Stage 3: Clear Ownership (25 Engineers)

At this size, engineering teams are split by product focus or function. Dedicated QA and Program Managers emerge.

25-Engineer Team Org Chart
CEO
├── CTO
│   ├── Director of Engineering
│   │   ├── EM - Platform
│   │   │   ├── Senior Backend Engineer
│   │   │   ├── Backend Engineer
│   │   │   └── DevOps Engineer
│   │   └── EM - Product Team
│   │       ├── Senior Frontend Engineer
│   │       ├── Frontend Engineer
│   │       ├── Fullstack Engineer
│   │       └── Junior Engineer
│   └── Program Manager
├── VP of Product
│   ├── PM - Core App
│   └── PM - Internal Tools
└── Head of QA
    └── QA Engineer(s)

Key Characteristics:

  • Clear split between Product (PM) and Tech Delivery (EM).
  • Program Manager ensures timelines and cross-team alignment.
  • QA begins to stand alone, especially if you ship mission-critical features.

What to Avoid:

  • QA becoming a bottleneck — shift toward automation.
  • PMs managing engineers — keep reporting clean.

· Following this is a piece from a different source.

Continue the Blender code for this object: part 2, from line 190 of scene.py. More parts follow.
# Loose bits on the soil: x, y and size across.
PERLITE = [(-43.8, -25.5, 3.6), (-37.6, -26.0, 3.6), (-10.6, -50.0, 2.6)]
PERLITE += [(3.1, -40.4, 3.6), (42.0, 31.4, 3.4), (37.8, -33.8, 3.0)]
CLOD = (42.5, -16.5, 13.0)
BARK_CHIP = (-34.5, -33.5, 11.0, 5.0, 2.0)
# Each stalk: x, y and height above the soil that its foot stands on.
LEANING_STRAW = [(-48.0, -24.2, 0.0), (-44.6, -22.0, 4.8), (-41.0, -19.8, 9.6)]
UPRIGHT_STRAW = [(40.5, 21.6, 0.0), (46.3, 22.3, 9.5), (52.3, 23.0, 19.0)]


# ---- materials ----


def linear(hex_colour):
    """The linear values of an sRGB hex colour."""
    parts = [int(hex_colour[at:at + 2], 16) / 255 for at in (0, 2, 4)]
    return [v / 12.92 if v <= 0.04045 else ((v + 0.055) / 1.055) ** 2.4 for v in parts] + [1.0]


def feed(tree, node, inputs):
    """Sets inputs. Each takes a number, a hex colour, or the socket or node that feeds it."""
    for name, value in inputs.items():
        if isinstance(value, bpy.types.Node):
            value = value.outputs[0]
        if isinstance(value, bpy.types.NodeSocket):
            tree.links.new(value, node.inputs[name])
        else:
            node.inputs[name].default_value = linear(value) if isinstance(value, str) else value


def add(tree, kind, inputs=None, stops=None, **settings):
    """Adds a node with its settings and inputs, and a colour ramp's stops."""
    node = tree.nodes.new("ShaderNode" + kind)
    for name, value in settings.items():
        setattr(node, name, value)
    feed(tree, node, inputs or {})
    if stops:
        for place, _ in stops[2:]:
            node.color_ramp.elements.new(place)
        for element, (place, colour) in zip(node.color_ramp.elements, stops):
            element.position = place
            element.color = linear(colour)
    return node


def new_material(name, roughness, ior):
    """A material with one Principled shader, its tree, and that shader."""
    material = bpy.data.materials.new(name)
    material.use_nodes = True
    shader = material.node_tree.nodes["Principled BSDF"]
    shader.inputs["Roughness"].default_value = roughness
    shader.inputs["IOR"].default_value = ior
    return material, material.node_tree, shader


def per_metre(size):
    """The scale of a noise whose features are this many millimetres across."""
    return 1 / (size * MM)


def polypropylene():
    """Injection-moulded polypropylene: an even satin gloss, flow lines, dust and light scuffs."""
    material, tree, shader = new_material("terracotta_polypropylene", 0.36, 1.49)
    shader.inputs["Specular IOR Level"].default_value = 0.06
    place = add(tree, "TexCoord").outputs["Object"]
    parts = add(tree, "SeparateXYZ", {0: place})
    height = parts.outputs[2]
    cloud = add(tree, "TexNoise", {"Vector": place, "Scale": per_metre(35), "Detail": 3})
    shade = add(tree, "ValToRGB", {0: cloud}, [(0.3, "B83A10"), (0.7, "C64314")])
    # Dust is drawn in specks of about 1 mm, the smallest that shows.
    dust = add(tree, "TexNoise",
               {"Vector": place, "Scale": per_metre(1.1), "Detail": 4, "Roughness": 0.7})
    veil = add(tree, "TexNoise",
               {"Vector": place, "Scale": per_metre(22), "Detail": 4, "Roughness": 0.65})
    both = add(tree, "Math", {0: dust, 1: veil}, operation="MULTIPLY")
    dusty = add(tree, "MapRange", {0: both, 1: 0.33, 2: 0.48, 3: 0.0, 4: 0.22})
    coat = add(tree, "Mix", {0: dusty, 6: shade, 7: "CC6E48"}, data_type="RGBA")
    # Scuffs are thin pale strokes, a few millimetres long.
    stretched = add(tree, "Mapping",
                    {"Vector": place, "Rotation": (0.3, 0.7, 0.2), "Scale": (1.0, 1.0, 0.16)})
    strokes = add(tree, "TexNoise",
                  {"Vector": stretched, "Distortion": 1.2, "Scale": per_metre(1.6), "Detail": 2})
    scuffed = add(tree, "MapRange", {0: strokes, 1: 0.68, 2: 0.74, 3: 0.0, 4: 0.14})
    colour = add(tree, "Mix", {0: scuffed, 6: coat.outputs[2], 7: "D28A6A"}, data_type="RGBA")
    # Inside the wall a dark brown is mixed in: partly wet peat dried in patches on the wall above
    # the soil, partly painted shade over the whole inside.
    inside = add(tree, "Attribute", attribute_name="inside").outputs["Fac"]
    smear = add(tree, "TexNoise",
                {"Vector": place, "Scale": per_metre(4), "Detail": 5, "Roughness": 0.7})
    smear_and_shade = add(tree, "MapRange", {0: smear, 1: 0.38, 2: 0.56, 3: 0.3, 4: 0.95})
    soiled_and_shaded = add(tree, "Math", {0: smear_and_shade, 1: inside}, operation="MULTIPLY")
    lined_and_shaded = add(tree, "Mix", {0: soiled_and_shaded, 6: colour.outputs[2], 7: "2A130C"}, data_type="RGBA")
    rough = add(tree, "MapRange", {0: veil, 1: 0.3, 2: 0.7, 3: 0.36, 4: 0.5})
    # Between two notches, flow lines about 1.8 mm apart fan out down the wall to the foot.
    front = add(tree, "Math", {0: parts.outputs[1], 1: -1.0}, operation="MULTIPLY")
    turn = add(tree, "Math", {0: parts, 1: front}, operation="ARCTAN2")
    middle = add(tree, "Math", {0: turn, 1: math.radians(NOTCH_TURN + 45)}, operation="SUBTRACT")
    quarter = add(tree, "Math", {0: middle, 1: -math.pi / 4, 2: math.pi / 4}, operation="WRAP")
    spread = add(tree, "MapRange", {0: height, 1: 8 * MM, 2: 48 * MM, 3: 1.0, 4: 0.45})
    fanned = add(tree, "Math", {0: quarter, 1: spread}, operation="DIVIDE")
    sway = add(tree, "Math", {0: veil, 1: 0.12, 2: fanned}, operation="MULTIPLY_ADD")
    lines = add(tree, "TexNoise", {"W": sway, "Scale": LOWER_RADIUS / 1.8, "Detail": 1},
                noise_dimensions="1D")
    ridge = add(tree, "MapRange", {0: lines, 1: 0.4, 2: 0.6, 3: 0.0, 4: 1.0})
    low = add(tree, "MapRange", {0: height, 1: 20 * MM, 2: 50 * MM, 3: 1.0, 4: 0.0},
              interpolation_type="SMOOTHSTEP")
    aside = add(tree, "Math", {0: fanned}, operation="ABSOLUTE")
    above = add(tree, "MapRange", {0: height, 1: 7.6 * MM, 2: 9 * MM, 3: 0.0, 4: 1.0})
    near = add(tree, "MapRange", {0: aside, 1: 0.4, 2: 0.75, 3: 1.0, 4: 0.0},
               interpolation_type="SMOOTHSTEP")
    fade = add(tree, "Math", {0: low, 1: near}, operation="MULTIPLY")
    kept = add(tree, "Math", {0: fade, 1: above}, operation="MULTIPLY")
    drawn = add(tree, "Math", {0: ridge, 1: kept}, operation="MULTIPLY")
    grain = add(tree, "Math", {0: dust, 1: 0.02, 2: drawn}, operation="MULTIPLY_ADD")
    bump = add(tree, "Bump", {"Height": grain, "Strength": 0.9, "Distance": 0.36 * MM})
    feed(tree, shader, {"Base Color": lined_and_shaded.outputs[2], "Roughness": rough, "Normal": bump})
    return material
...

Stage 4: Scaled Org with Cross-Functional Domains (100 Engineers)

Now you’re a mid-sized tech company. Each department has its own leadership structure, with cross-functional collaboration at the team level.

100-Engineer Team Org Chart
CEO
├── CTO
│   ├── VP of Engineering
│   │   ├── Director of Engineering - Platform
│   │   │   ├── EM - DevOps
│   │   │   │   └── DevOps Engineers
│   │   │   └── EM - Internal Tools
│   │   │       └── Internal Tools Engineers
│   │   ├── Director of Engineering - Web
│   │   │   ├── EM - Checkout Team
│   │   │   │   ├── Tech Lead
│   │   │   │   ├── Engineers
│   │   │   │   └── Junior Engineers
│   │   │   └── EM - Onboarding Team
│   │   │       └── Engineers
│   │   └── Director of Engineering - Mobile
│   │       └── EM - Mobile Team
│   │           └── Mobile Engineers
│   └── Director of Program Mgmt
│       ├── Program Manager - Platform
│       └── Program Manager - Web
├── CPO (Chief Product Officer)
│   ├── VP of Product
│   │   ├── Director of Product - Web
│   │   │   ├── PM - Checkout
│   │   │   └── PM - Onboarding
│   │   └── Director of Product - Mobile
│   │       └── PM - Mobile
└── Head of QA
    ├── QA Automation Lead
    └── QA Engineers

Key Characteristics:

  • Multiple product lines, each with its own PM and engineering team.
  • Program Management becomes a critical function for dependency and release planning.
  • QA includes both manual testers and automation specialists.

What to Avoid:

  • Silos. Encourage regular syncs between Eng, Product, and QA.
  • Too much process too soon. Balance agility with control.

Final Thoughts

There’s no single “perfect” org chart, but there are patterns that help you scale smoothly. As a rule:

  • Keep reporting lines clean — PMs should not manage engineers.
  • Encourage cross-functional pods once you pass 25 engineers.
  • Invest in Program Management before it's a crisis.
  • Empower PMs to focus on discovery and outcomes, not timelines.

Scaling is hard — but with the right structure, it doesn’t have to break your team.